NHL: Yes, they’re locked out. So if I were to say here, on January 4th, that there won’t be a season, it wouldn’t exactly be a bold prediction. But I’ve been saying just that since October and nothing has happened to dissuade  that thought since. There won’t be a season and, therefore, no one will win the Stanley Cup.

NBA: Heat or Lakers, Heat or Lakers? Maybe the Clippers now? Let me say this now: the Heat WON’T repeat as champions and, consequently, all hope for the East to retain the title will be lost. It’ll be the mighty West that wins this year, but I’m not going with the popular picks in SoCal. Harden or no Harden, OKC gets the job done the second time around a la LeBron and the Heat.

MLB: I’m still pretty proud with my accomplishments here in 2012, but 2013 has me a little mystified. I saw the Angels not living up to expectations coming, but now they’ve doubled down on the dream team concept and the logic side of my brain is starting to have trouble doubting them. Still, I think they won’t find a way to get the job done. However, they WILL be in the Fall Classic. I’ll say the Angels lose to, oh, say, the Dodgers. Sure, why not? How awesome would a City of Angels Series be?

 

SPANISH INQUISITION: Rafael Nadal ended 2012 on a low note. We smell a big bounce back year for the Spaniard in 2013. Photo courtesy Clive Rose/Getty Images

Thirteen Other Things for Twenty-Thirteen

❶         Despite what Dana White has said recently, the UFC won’t be able to ignore the green potential for long and a GSP-Silva superfight will happen late in the year, either November or December, on network television to historic ratings.

❷         Rafael Nadal will retreat and rally on his favorite surface at the French Open, take that Grand Slam, and then win again at Wimbledon before dropping the US Open to Novak Djokovic.
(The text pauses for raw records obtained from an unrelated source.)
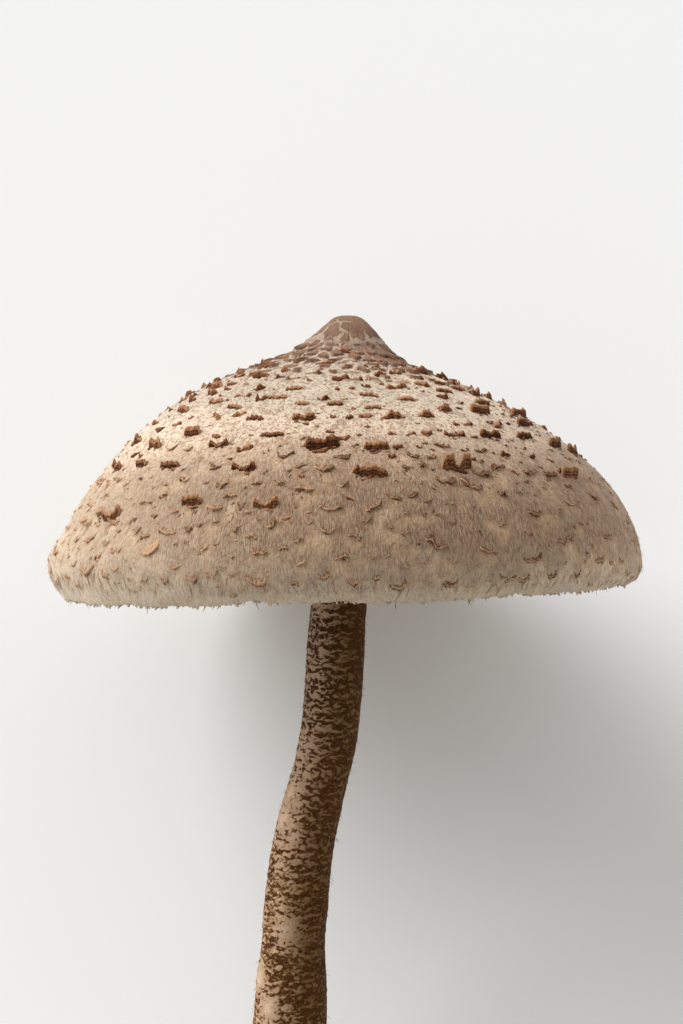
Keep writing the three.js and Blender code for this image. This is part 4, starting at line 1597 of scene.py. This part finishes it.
@dataclass(frozen=True)
class FlakeForm:
    """Form of one kind of scale.

    Its section runs from the root over the free edge to the foot: a point stands along the cap at
    reach shares of the scale's reach plus extra millimetres, and off the cap by height shares of the
    lift, and dark is how dark it is: the scale's brown, with painted highlight where it is low on the
    lit crests and rims, and painted shade where it is high on the steep face and the underside. The
    foot's rows just past the free edge, at about the skin's height, are a painted shadow on the skin
    below it. The section is carried across in so many steps. The free edge bows by bow widths and
    leans by lean lifts. Noise tears it by rough in height, as finely as tear, and by wander along, and
    jitter moves each point. Square rounds the ends less, flare widens the top, and slant turns the
    scale.
    """

    reach: tuple[float, ...]
    extra: tuple[float, ...]
    height: tuple[float, ...]
    dark: tuple[float, ...]
    steps: int
    bow: tuple[float, float]
    lean: tuple[float, float]
    rough: float
    wander: float
    jitter: float = 0.07
    tear: float = 0.2
    square: int = 6
    flare: float = 0.0
    slant: float = 0.22


# In each section, dark is low on the lit crests and rims, a painted highlight, and high on the steep face,
# the underside and the foot's rows past the free edge, painted shade and a painted shadow line on the skin.
FLAKE_FORMS: dict[ScaleKind, FlakeForm] = {
    ScaleKind.LARGE: FlakeForm(
        (-1, -0.75, -0.5, -0.3, -0.18, -0.1, 0, 0, 0, 0, 0, 0, 0, 0, 0, -0.4),
        (0, 0, 0, 0, 0, 0, 0.12, 0.38, 0.14, 0.48, 0.2, 0.66, 0.34, 0.8, 0.6, 0),
        (-0.12, 0.04, 0.1, 0.18, 0.4, 1.0, 0.97, 0.78, 0.7, 0.52, 0.44, 0.26, 0.2, 0.08, -0.04, -0.25),
        (0, 0.05, 0.15, 0.3, 0.4, 0.3, 0.45, 0.3, 1.1, 0.4, 1.2, 0.3, 1.3, 0.4, 1.2, 1.0),
        29, (0.0, 0.07), (0.6, 0.9), 0.24, 1.0, tear=0.32, square=14, flare=0.2, slant=0.08,
    ),
    ScaleKind.SMALL: FlakeForm(
        (-1, -0.6, -0.25, -0.05, 0, 0, 0, -0.4),
        (0, 0, 0, 0, 0.15, 0.35, 0.5, 0),
        (-0.15, 0.12, 0.5, 1.0, 0.9, 0.4, -0.03, -0.25),
        (0.2, 0.4, 0.45, 0.25, 0.5, 1.0, 1.3, 1.0),
        10, (0.05, 0.3), (0.3, 0.9), 0.35, 0.9,
    ),
    ScaleKind.LIP: FlakeForm(
        (-1, -0.62, -0.32, -0.12, 0, 0, 0, 0, -0.3),
        (0, 0, 0, 0, 0.1, 0.2, 0.3, 0.75, 0),
        (-0.25, 0.2, 0.4, 0.65, 1.0, 0.6, 0.14, 0.03, -0.3),
        (0.3, 0.8, 1.1, 1.0, 0.1, 0.9, 1.3, 1.2, 1.0),
        13, (0.1, 0.42), (-0.2, 0.3), 0.45, 1.8, jitter=0.06,
    ),
    ScaleKind.TUFT: FlakeForm(
        (-1, -0.5, -0.15, 0, 0, 0, -0.4),
        (0, 0, 0, 0.1, 0.2, 0.1, 0),
        (-0.2, 0.25, 0.8, 1.0, 0.7, -0.1, -0.3),
        (0.2, 0.4, 0.5, 0.2, 0.6, 1.0, 1.0),
        6, (0.05, 0.4), (-0.2, 0.6), 0.4, 0.7, jitter=0.05,
    ),
    ScaleKind.CRUMB: FlakeForm(
        (-1, -0.4, -0.1, 0, 0, 0, -0.4),
        (0, 0, 0, 0.1, 0.3, 0.3, 0),
        (-0.2, 0.3, 0.9, 1.0, 0.5, -0.1, -0.3),
        (0.1, 0.3, 0.4, 0.5, 0.8, 1.0, 1.0),
        6, (0.0, 0.4), (0.2, 0.9), 0.4, 0.5,
    ),
}


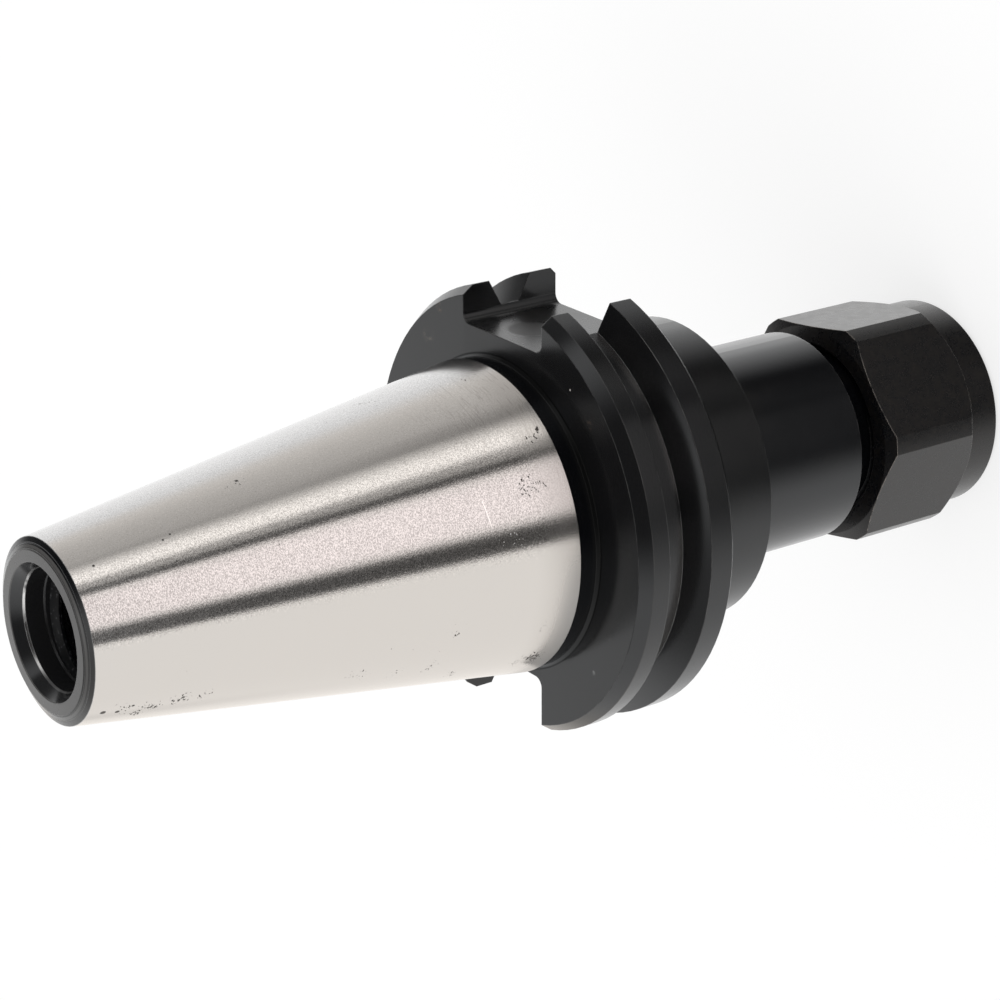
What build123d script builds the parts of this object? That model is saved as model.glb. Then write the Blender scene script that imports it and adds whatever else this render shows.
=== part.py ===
from build123d import *
from math import cos, radians, tan
import os

# Collet chuck holder with a 40-size steep taper, standing on the front face of its clamping nut.
# Millimetres. Z is the spindle axis and points up to the small end of the taper. Z = 0 is the gauge
# plane, where the taper has its gauge diameter. X runs through the two drive slots.
# Heights below the gauge plane are written as depths, so a depth of 19.05 is Z = -19.05.

# Steep taper
GAUGE_D = 44.45
TAPER_LENGTH = 68.25
TAPER_RATE = 7 / 24
END_FACE_D = 21.5
TAPER_END_CHAMFER = 0.8

# Neck between taper and flange
NECK_D = 44.0
NECK_CORNER = 0.4

# V-flange
FLANGE_D = 63.5
FLANGE_REAR = 3.175
FLANGE_FRONT = 19.05
FLANGE_REAR_CHAMFER = 1.15
FLANGE_REAR_CHAMFER_LENGTH = 1.7
FLANGE_FRONT_CHAMFER = 0.9
GROOVE_CENTRE = 11.11
GROOVE_WIDTH = 7.06
GROOVE_FLOOR_D = 56.36
GROOVE_FLANK_ANGLE = 30.0

# Drive slots, one on each side, cut to different distances from the axis
SLOT_WIDTH = 18.2
SHALLOW_SLOT_FLOOR = 25.3
DEEP_SLOT_FLOOR = 22.2
SLOT_CORNER_RADIUS = 1.4

# Collar and body in front of the flange
COLLAR_D = 44.1
COLLAR_FRONT = 33.55
COLLAR_CHAMFER = 0.25
COLLAR_CORNER = 0.5
BODY_D = 31.2
BODY_FRONT = 55.85

# Nut thread on the nose, whose front end is set back from the nut's face. Solids have the root of
# each thread, so that the crests have room.
NUT_THREAD_D = 25.4
NUT_THREAD_DEPTH = 0.65
THREAD_RELIEF_LENGTH = 2.4
THREAD_RELIEF_DEPTH = 0.5
NOSE_SETBACK = 6.6
NOSE_CHAMFER = 0.7

# Pull stud hole at the small end
PILOT_MOUTH_D = 18.4
PILOT_MOUTH_DEPTH = 1.75
PILOT_D = 16.2
PILOT_DEPTH = 4.4
STUD_THREAD_D = 15.875
STUD_THREAD_DEPTH = 34.0
DRILL_POINT_ANGLE = 118.0

# Bores along the axis
COOLANT_BORE_D = 9.0
STOP_THREAD_D = 12.0
STOP_THREAD_BACK = 5.0
STOP_THREAD_FRONT = 40.0
SHANK_BORE_D = 12.8
BORE_CHAMFER = 0.4

# Double-angle collet
COLLET_D = 19.5
COLLET_BORE_D = 9.525
COLLET_LENGTH = 30.0
COLLET_FRONT_D = 14.0
COLLET_FRONT_ANGLE = 30.0
COLLET_BACK_ANGLE = 8.0
COLLET_LAND = 2.5
COLLET_EDGE = 0.3
COLLET_BORE_CHAMFER = 0.5
SLOT_PAIRS = 4
SAW_WIDTH = 0.8
SAW_RADIUS = 16.0
SLOT_WEB = 5.0
COLLET_REST_TURN = 7.5

# Clamping nut, with a gap between it and the shoulder of the body
NUT_LENGTH = 23.05
BODY_TO_NUT_GAP = 4.3
NUT_ACROSS_FLATS = 31.75
NUT_CORNER_D = 35.2
NUT_BACK_INSET = 0.075
NUT_BACK_CHAMFER_ANGLE = 24.0
NUT_NOSE_D = 31.2
NUT_NOSE_LENGTH = 5.4
NUT_NOSE_CHAMFER_ANGLE = 45.0
NUT_FACE_CHAMFER = 0.65
NUT_LEAD_CHAMFER = 0.7
NUT_MOUTH_CHAMFER = 0.45
NUT_REST_TURN = -22.7

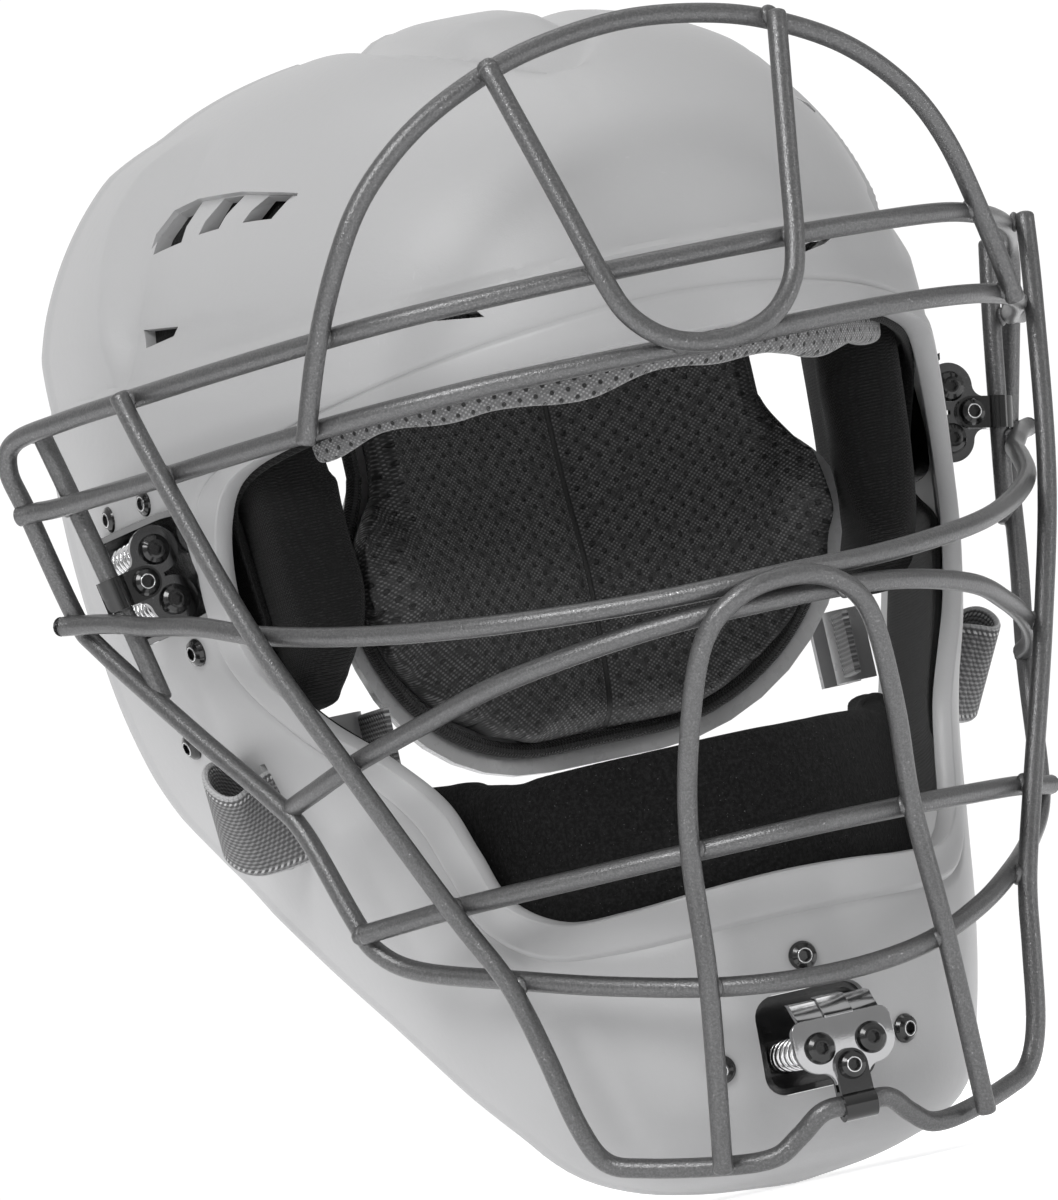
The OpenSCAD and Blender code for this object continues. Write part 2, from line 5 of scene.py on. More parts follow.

❸         New York will dump Tebow, keep Sanchez, and another QB carousel will ensue in 2013 between him, McElroy, and a mid-round rookie. Maybe Landry Jones or EJ Manuel.

❹         The prophetic son, Tim Tebow, will return to the home land, start for Jacksonville, and perform to mixed results. The Jaguars will have another dismal year but their quarterback will be far from the root of the problem.

❺         After another fully-scrapped season, the calls for Bettman to step down as NHL commissioner will be loud and frequent, but the 20-year incumbent will not bow out under pressure.

❻         One of America’s young Olympic darlings — Missy Franklin, Gabby Douglas, McKayla Maroney, etc. — will have a TMZ-esque slip up that the gossip blogs will eat up as they venture into adulthood.

❼         Robert Griffin III will be on the cover of Madden 14.

❽         Justin Verlander will struggle throughout the season, leaving some to question if his best days are behind him. On the flip side, Matt Cain replace him as the unanimous selection for the best pitcher in baseball.

❾         The Cubs will be 2013’s big surprise team. They’ll finish 88-74  and just narrowly miss a wild card playoff berth.

❿         Urban Meyer will lead Ohio State to a second consecutive undefeated season.

⓫         Next year’s Super Bowl champion will not be among the 12 teams that made the playoffs this year.

⓬         Andy Reid and Lovie Smith will be head coaches somewhere next season, possibly even in each other’s former positions.

⓭         AND THE LAST, MOST BOLD PREDICTION… Johnny Football/Heisman/Manziel will win the Heisman again, leave for the draft, and become the next Heisman bust in the NFL.